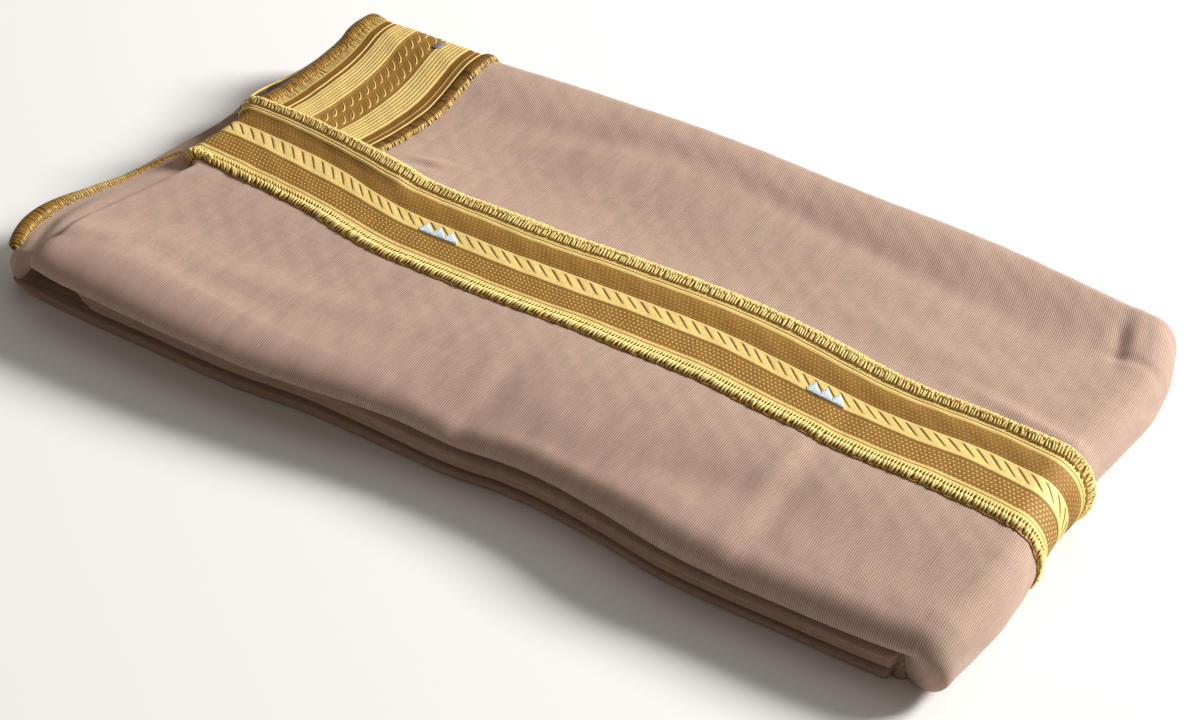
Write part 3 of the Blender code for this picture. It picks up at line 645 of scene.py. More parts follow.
def buildFarFront():
    # one sheet: from a hidden line under the band, or from beside the band once that is round the right
    # roll, to the far fold and under it
    s = lengthLines(3, parcel["rollSteps"], fronts["spacing"], 3)
    trimEdge = narrowLine(s, 1.0)
    clear = ease(s - narrow["rightStep"])
    hidden = between(narrowLine(s, narrow["hiddenShare"]), trimEdge + fronts["tuck"], clear)
    flat = hidden + (1 - hidden) * np.linspace(0, 1, fronts["farLines"])[None, :-1]
    rolled = 1 + np.linspace(0, parcel["rollSteps"], parcel["rollSteps"] * 2 + 1)[None, :] + 0 * s
    t, high = np.concatenate([flat, rolled], axis=1), parcel["cloth"]
    piece = wovenShell("farFrontCloth", s, t, high - fronts["wall"], high, clothPaint)
    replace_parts(piece, "far_front")
    return piece


nearFront = buildNearFront()
farFront = buildFarFront()
print("both fronts laid")


layers = {
    "rings": 72, "spacing": 0.003, "lines": 60, "plyPitch": 0.0015, "plyDepth": 0.00045, "farShort": 0.2,
    "rightTop": 0.0017, "farTop": 0.0018, "farTopStart": 0.134, "farTopLength": 0.008,
    # share of the height where the left and the near edge go in under the rolls, and the near roll below
    "underRoll": 0.965, "underFold": 0.975, "nearRadius": 0.0056,
    "rightReach": -0.0005, "tongueHalf": 0.0013, "pipingY": (0.1440, 0.2200), "pipingRadius": 0.00065,
    "pipingShift": (0.0002, 0.0004),
    # y, x of the stack's left edge
    "leftEdge": [(0.000, 0.0085), (0.035, 0.0068), (0.075, 0.0085), (0.100, 0.0060), (0.140, 0.0046),
                 (0.228, 0.0036)],
    # y, x and height of the edge of one layer that stands out on the left
    "tongue": [(0.036, 0.0040, 0.0160), (0.048, -0.0020, 0.0162), (0.060, -0.0068, 0.0164),
               (0.080, -0.0070, 0.0164), (0.098, -0.0064, 0.0164), (0.115, -0.0053, 0.0166),
               (0.130, -0.0052, 0.0170), (0.140, -0.0058, 0.0180), (0.150, -0.0064, 0.0188),
               (0.162, -0.0054, 0.0188), (0.173, -0.0040, 0.0188), (0.188, -0.0040, 0.0188),
               (0.204, -0.0058, 0.0188), (0.216, -0.0074, 0.0188), (0.226, -0.0050, 0.0188)],
    # x, y of the near side, inside its roll
    "nearEdge": [(0.000, 0.0030), (0.030, 0.0020), (0.060, 0.0022), (0.095, 0.0026), (0.125, 0.0062),
                 (0.148, 0.0066), (0.165, 0.0068), (0.183, 0.0070), (0.200, 0.0096), (0.213, 0.0100),
                 (0.240, 0.0078), (0.265, 0.0038), (0.315, 0.0040), (0.345, 0.0045), (0.372, 0.0068)],
    # share of the height, reach at the near and far edge, inset and reach at the left, inset at the right
    "profile": [
        (0.00, 0.0024, 0.0036, -0.0060, 0.0044, 0.0016), (0.16, 0.0042, 0.0056, -0.0066, 0.0064, 0.0014),
        (0.30, 0.0034, 0.0046, -0.0060, 0.0054, 0.0012), (0.36, 0.0014, 0.0024, 0.0200, 0.0034, 0.0010),
        (0.49, 0.0046, 0.0056, 0.0240, 0.0054, 0.0008), (0.69, 0.0052, 0.0064, 0.0200, 0.0058, 0.0006),
        (0.89, 0.0040, 0.0052, 0.0150, 0.0050, 0.0004), (0.98, 0.0008, 0.0018, 0.0100, 0.0034, 0.0002),
        (1.00, -0.0004, -0.0005, 0.0074, 0.0002, 0.0000)],
}


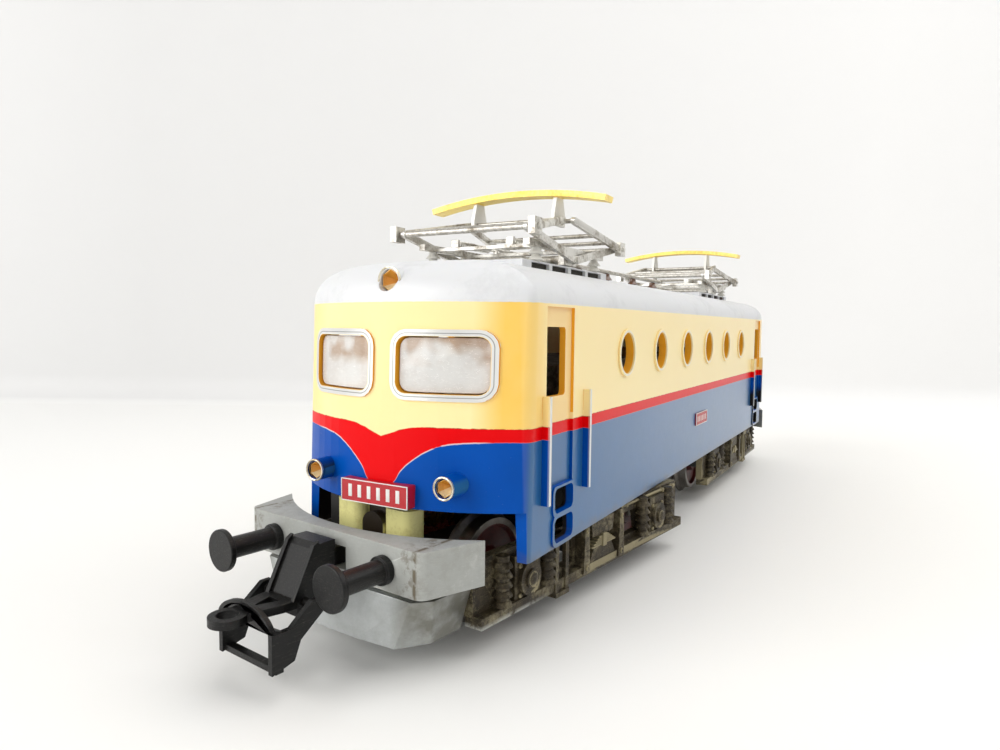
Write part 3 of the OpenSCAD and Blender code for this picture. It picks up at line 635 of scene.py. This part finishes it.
def from_bogie(g, place, end):
    """Distances in millimetres along the bogie, from its pivot, and to either side of its centreline."""
    away = g.vector("SUBTRACT", place, BOGIE[end].translation / MM)
    along, across = (
        g.vector("DOT_PRODUCT", away, BOGIE[end].col[column].xyz / MM, output="Value") for column in range(2)
    )
    return along, g.absolute(across)


def soiled(material, end, dirt):
    """Lays one more layer of colour over a finish, of dirt, paint or painted shade; dirt gives its mask and its
    colour.
    """
    g = Graph(material.node_tree)
    shader = next(n for n in g.tree.nodes if n.type == "BSDF_PRINCIPLED")
    base = shader.inputs["Base Color"]
    place = g.place()
    g.put(base, g.layers(base.links[0].from_socket, dirt(g, place, *from_bogie(g, place, end))))
    return material


def corner_dirt(g, place, _, side):
    """Brown dirt that gathers where the beam turns its corner."""
    seam = g.below(g.gap(side, BEAM_CORNER_Y), 0.25, 0.15)
    seam = g.times(seam, g.step(g.noise(place, 1.1, 4.0), 0.44, 0.08))
    halo = g.below(g.gap(side, BEAM_CORNER_Y - 1.0), 1.4, 1.0)
    halo = g.times(halo, g.step(g.noise(place, 0.8, 6.0, 0.7), 0.54, 0.06), 0.6)
    return g.times(g.larger(seam, halo), 0.85), srgb(84, 70, 42)


def flank_shade_and_dirt(g, place, _, side):
    """Dull grey on the flanks of the cowl, partly dirt and partly painted shade."""
    # painted shade with dirt: the flanks are darkened in noisy patches
    flank = g.times(g.step(side, 11.2, 1.4), g.step(g.noise(place, 0.25, 4.0), 0.4, 0.2))
    return g.times(flank, 0.75), srgb(92, 88, 72)


def silvered_end(g, place, along, _):
    """Silver paint, chipped, on the lower bar of the side frame beside the cowl."""
    bar = g.times(g.step(along, 17.0, 3.0), g.below(g.split(place)[2], 4.2, 0.4))
    return g.times(bar, g.step(g.noise(place, 0.5, 5.0, 0.65), 0.42, 0.06), 0.9), srgb(206, 208, 202)


def worn_finish(
    name, base, rubbed, dirt, roughness=0.5, metallic=0.0, rubbed_metallic=0.0, scale=0.5,
    edge=0.56, patches=0.35, level=0.54, bump=0.3, chips=0.0, specular=0.5,
):
    """A surface with cloudy dirt, pale chips, rubbed edges and dirty hollows."""
    material, g, shader, place = finish(name, specular=specular)
    clouds, fine = grime(g, place, scale, level)
    edges, hollows = wear(g, place, scale * 5, edge)
    flakes = grime(g, place, scale * 0.8, 0.6)[0]
    lines = scratches(g, place, 1.7, 0.4)
    g.fill(
        shader,
        Base_Color=g.layers(
            base,
            (g.times(clouds, patches), dirt),
            (g.times(hollows, 0.7), dirt),
            (g.times(edges, 0.75), rubbed),
            (g.times(flakes, chips), rubbed),
            (lines, rubbed),
        ),
        Metallic=g.blend(edges, metallic, rubbed_metallic),
        Roughness=g.plus(roughness - 0.1, g.times(fine, 0.3), clamp=True),
        Normal=g.bump(g.plus(fine, lines), bump, 0.00008),
    )
    return material


def wheel_finish(c, end, which):
    """Dark red centre and a steel tread darkened as painted shade, told apart by the distance from the axle."""
    material, g, shader, place = finish(f"{end} {which} wheels")
    spin = joint(f"{end}_wheelset_{which}_spin")
    away = g.vector("SUBTRACT", place, Vector(spin["pos_m"]) / MM)
    across = g.vector("CROSS_PRODUCT", away, Vector(spin["axis"]))
    radius = g.vector("LENGTH", across, output="Value")
    metal = g.plus(g.step(radius, 5.75, 0.05), g.below(radius, 1.05, 0.05), clamp=True)
    patches, fine = grime(g, place, 0.4, 0.55)
    red = g.mix(patches, c.wheel, dimmed(c.wheel, 0.35))
    # painted shade: the steel of tread and hub is made dark, as the tread stands in shadow
    steel = g.mix(g.times(patches, 0.5), (0.3, 0.28, 0.26), (0.1, 0.08, 0.06))
    g.fill(
        shader,
        Base_Color=g.mix(metal, red, steel),
        Metallic=metal,
        Roughness=g.blend(metal, 0.42, g.plus(0.2, g.times(fine, 0.3))),
        Normal=g.bump(fine, 0.25, 0.00005),
    )
    return material


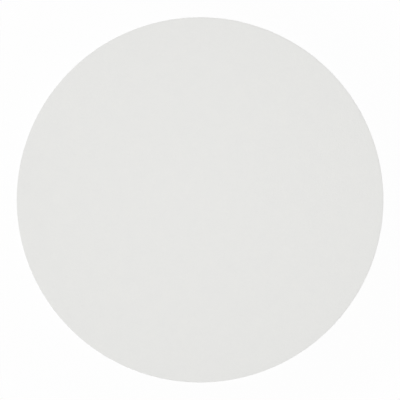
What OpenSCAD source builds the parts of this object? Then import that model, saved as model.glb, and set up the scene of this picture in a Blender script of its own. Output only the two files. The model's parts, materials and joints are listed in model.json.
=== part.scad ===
======
### REQUEST
Search the data for "piece". Copy every line that has it.

### OUTPUT
    piece = wovenShell("farFrontCloth", s, t, high - fronts["wall"], high, clothPaint)
    replace_parts(piece, "far_front")
    return piece